### [Brief]
Word for word, restate the lines from the start of the data below through the line containing "PLATE_THICKNESS, PLATE_GAIN = 10.2, 8.6".

### [Recorded data]
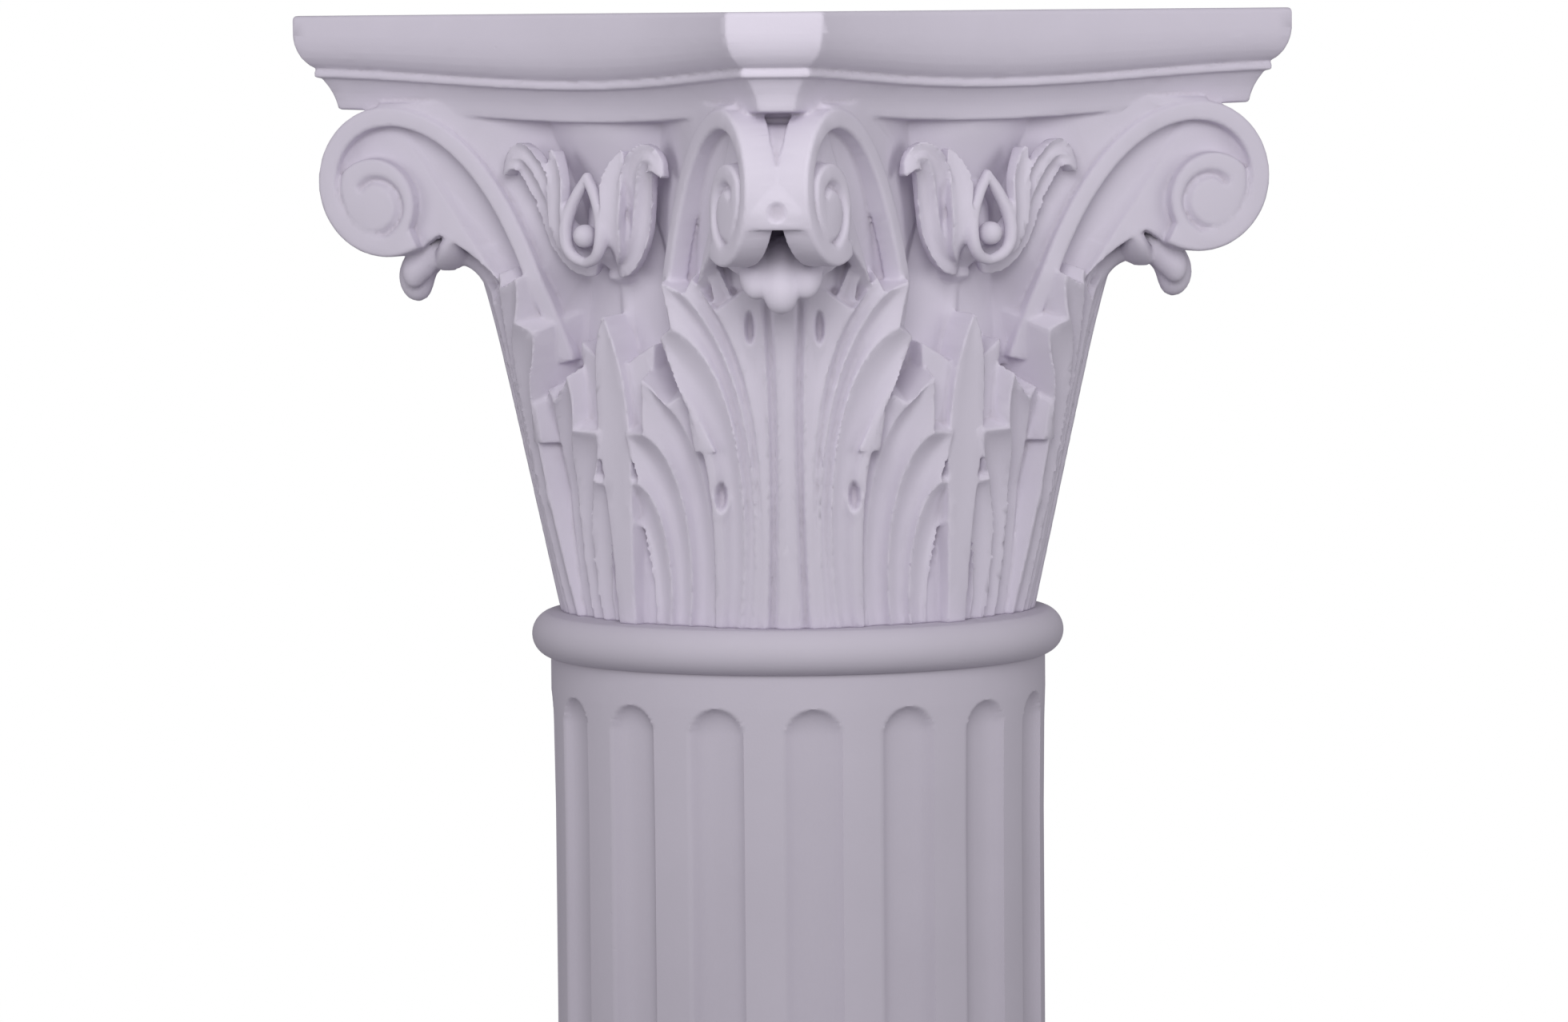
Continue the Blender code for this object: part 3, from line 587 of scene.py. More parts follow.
# %% Volute plate
NOSE_DISTANCE, NOSE_HALF_WIDTH = 239.3, 14.5
SPLAY = math.radians(22)
SCROLL_RADIUS, SCROLL_DEPTH = 37.6, 83.5
RIM_WIDTH, STALK_RIM_WIDTH = 10.0, 9.5
WEB_SINK, WEB_BACK = 8.2, 15.5
DISC_RADIUS, DISC_TOWARD_NOSE, DISC_DROP = 23.4, 7.4, 11.6
STALK_FOOT = (99.0, 172.0)
FOOT_SINK_START, FOOT_SINK = 132.0, 0.30
PLATE_THICKNESS, PLATE_GAIN = 10.2, 8.6


def on_plate(run, depth, inward):
    """From run toward the bell, depth below the top and distance inward, all in millimetres, to metres."""
    run, depth, inward = np.broadcast_arrays(run, depth, inward)
    inward = inward + FOOT_SINK * np.maximum(depth - FOOT_SINK_START, 0)
    along = run + SCROLL_RADIUS
    x = NOSE_DISTANCE - along * math.cos(SPLAY) - inward * math.sin(SPLAY)
    y = NOSE_HALF_WIDTH + along * math.sin(SPLAY) - inward * math.cos(SPLAY)
    return np.stack([x * MM, y * MM, TOP - depth * MM], axis=-1)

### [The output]
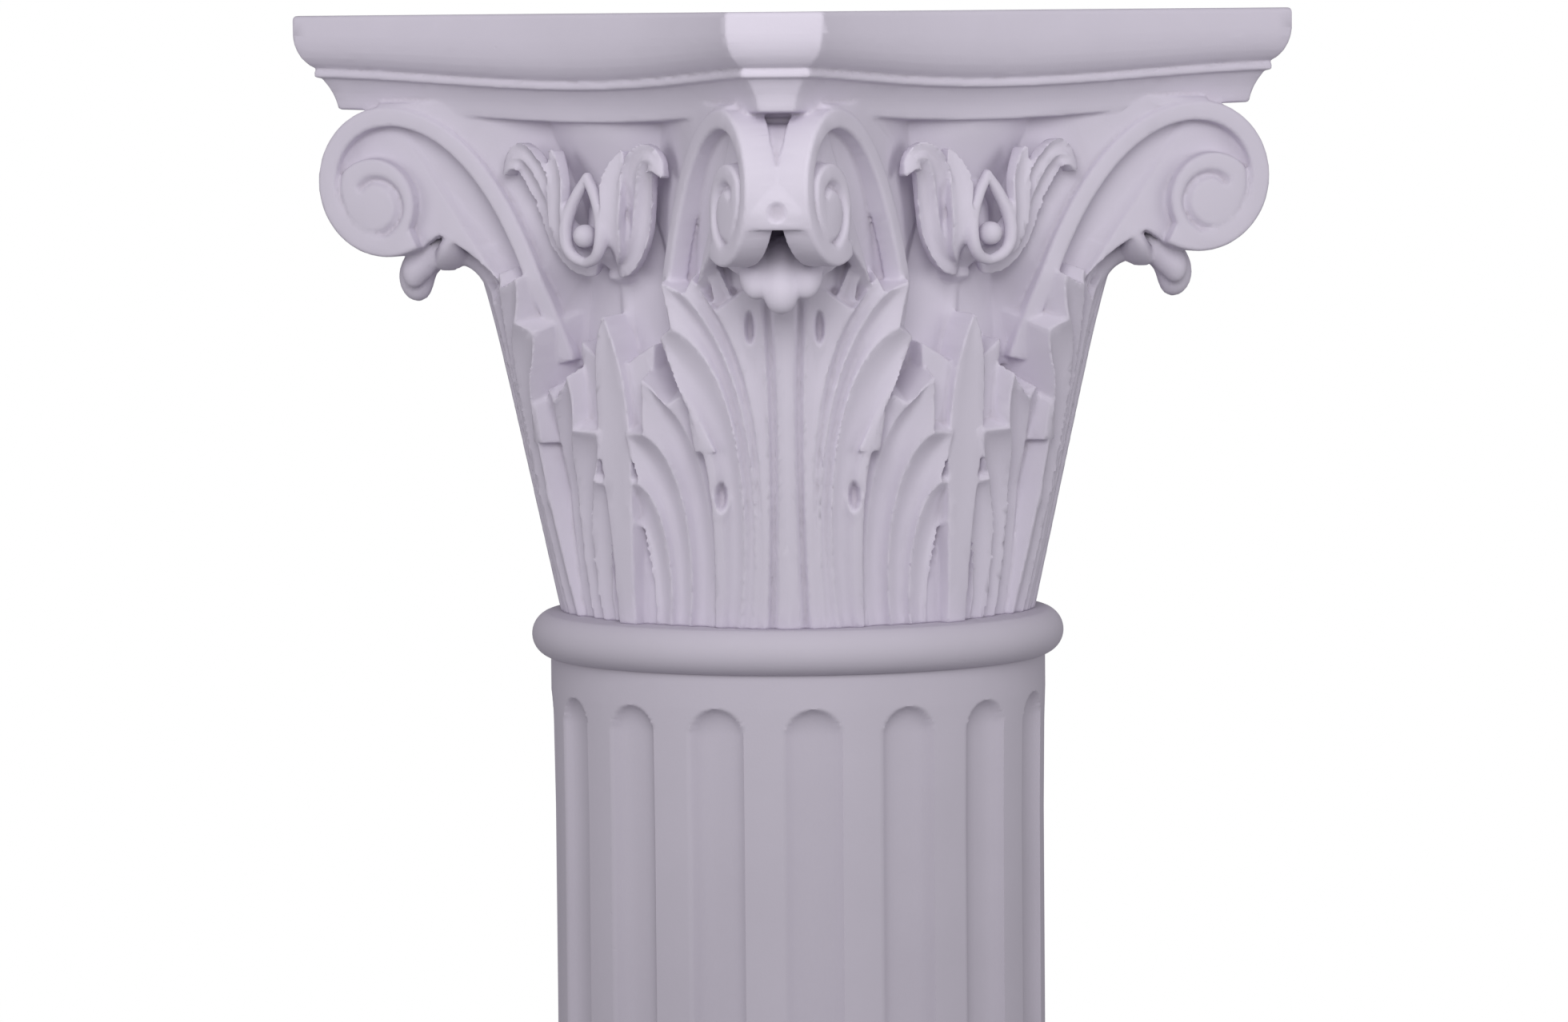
Continue the Blender code for this object: part 3, from line 587 of scene.py. More parts follow.
# %% Volute plate
NOSE_DISTANCE, NOSE_HALF_WIDTH = 239.3, 14.5
SPLAY = math.radians(22)
SCROLL_RADIUS, SCROLL_DEPTH = 37.6, 83.5
RIM_WIDTH, STALK_RIM_WIDTH = 10.0, 9.5
WEB_SINK, WEB_BACK = 8.2, 15.5
DISC_RADIUS, DISC_TOWARD_NOSE, DISC_DROP = 23.4, 7.4, 11.6
STALK_FOOT = (99.0, 172.0)
FOOT_SINK_START, FOOT_SINK = 132.0, 0.30
PLATE_THICKNESS, PLATE_GAIN = 10.2, 8.6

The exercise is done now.